Saturday, March 31, 2007

Indonesian Sate Vegetables with Golden Rose Brown Rice

A few days ago I picked up what looked (and proved to be!) a tasty sauce, A Taste of Thai brand peanut satay sauce. Satays are spicy dishes with grilled vegetables (and other items); in Indonesia, where tempeh is a staple, satays are called sates. The sauce is quite perishable and needs to be finished in three days, so I'll make another sate/satay dish probably on Sunday or Monday.

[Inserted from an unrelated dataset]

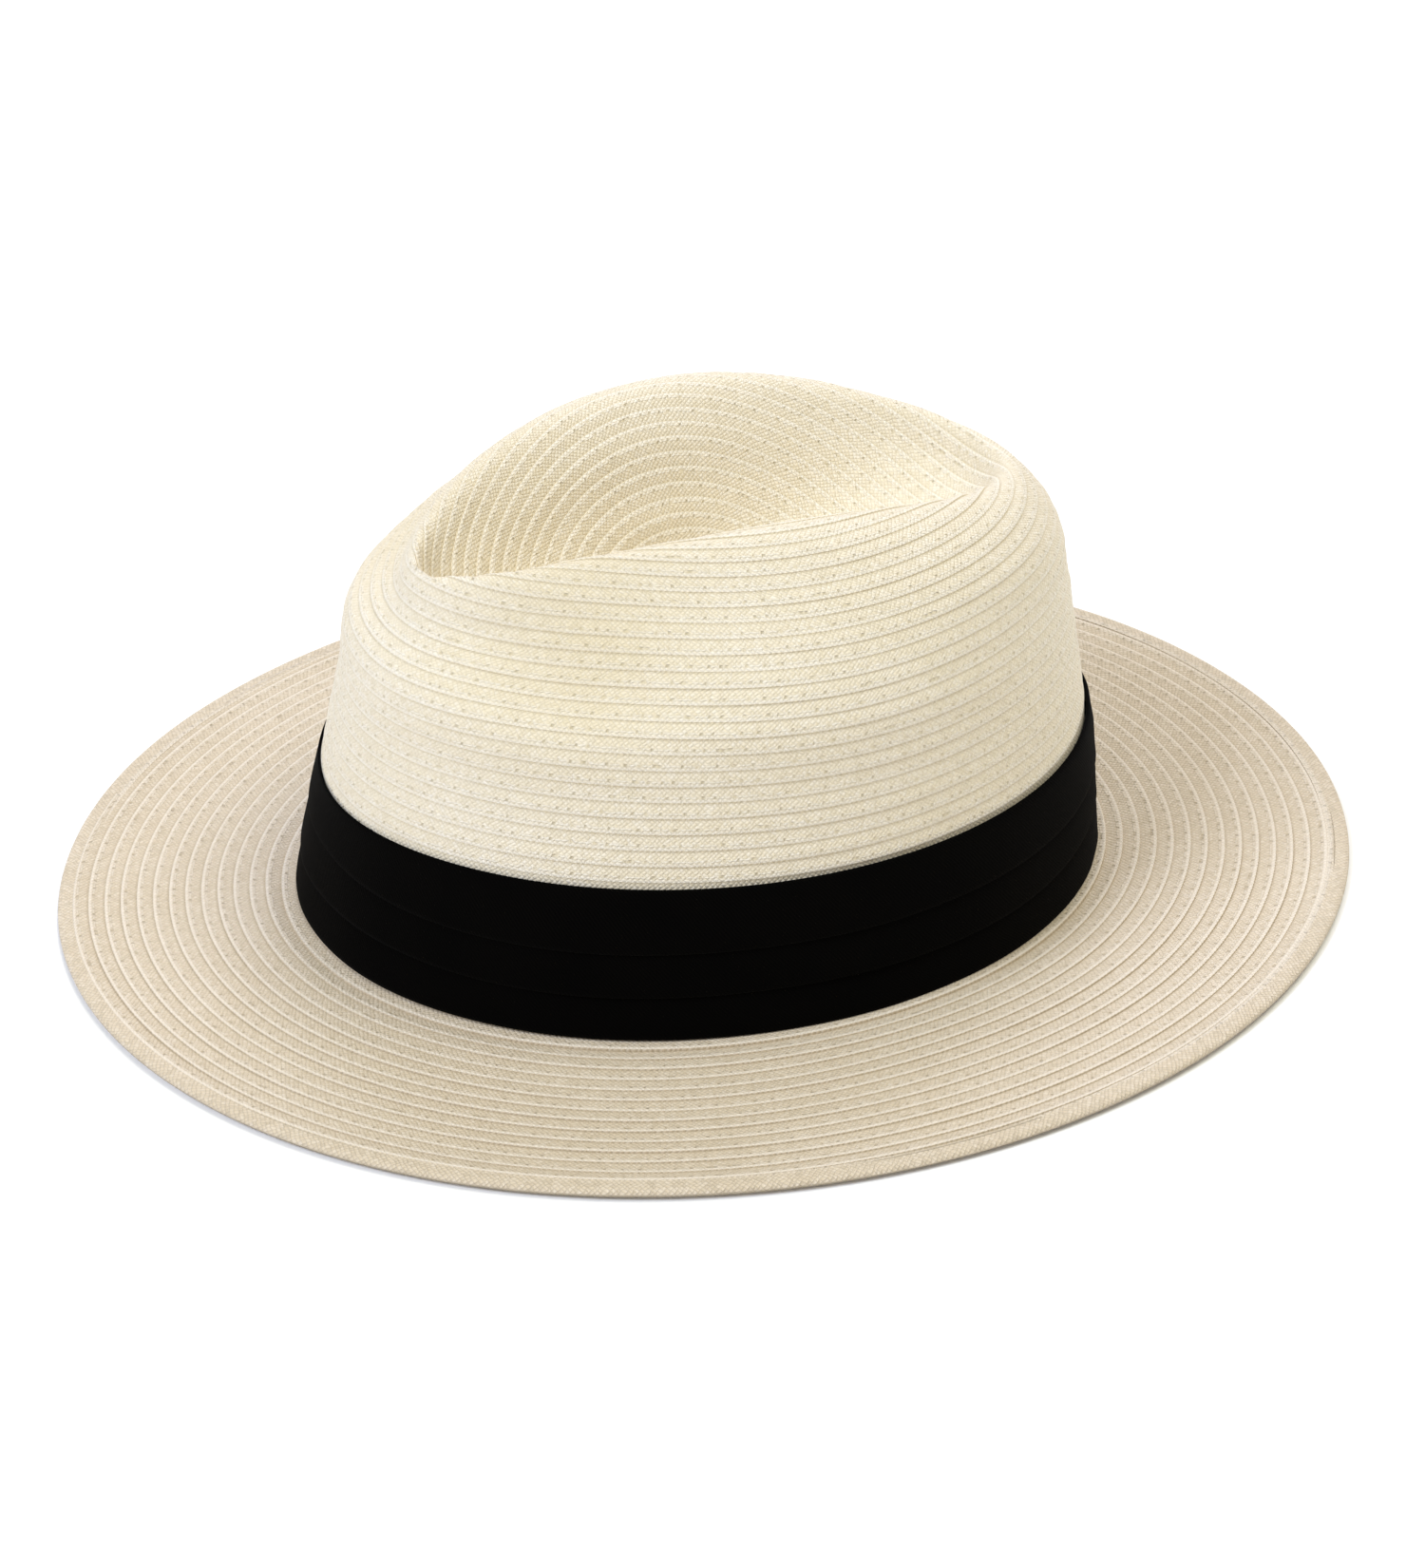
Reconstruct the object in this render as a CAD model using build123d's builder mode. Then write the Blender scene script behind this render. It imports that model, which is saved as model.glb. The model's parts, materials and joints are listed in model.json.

Tonight, I simply sauteed, in canola oil, Russian Banana fingerling potatoes cut into large chunks for a few minutes, then added a whole onion that had been sliced into medium half moons, maybe 1/4" thick, as well as a chopped clove of elephant garlic. I let that saute for a few minutes, then added a little tempeh (maybe 1/4" x 1/4" x 1/2") and halved Brussels sprouts, and let that cook a few more minutes. Finally, I added broccoli and diced (maybe 3/8") red bell pepper and sauteed just a minute or two till the broccoli was bright green. I removed from the heat and mixed in the peanut sauce, salt, and some chili powder.

I also had made, with a vegan bouillon cube in my rice cooker, a nice variety of brown rice called "golden brown". Dinner was tasty!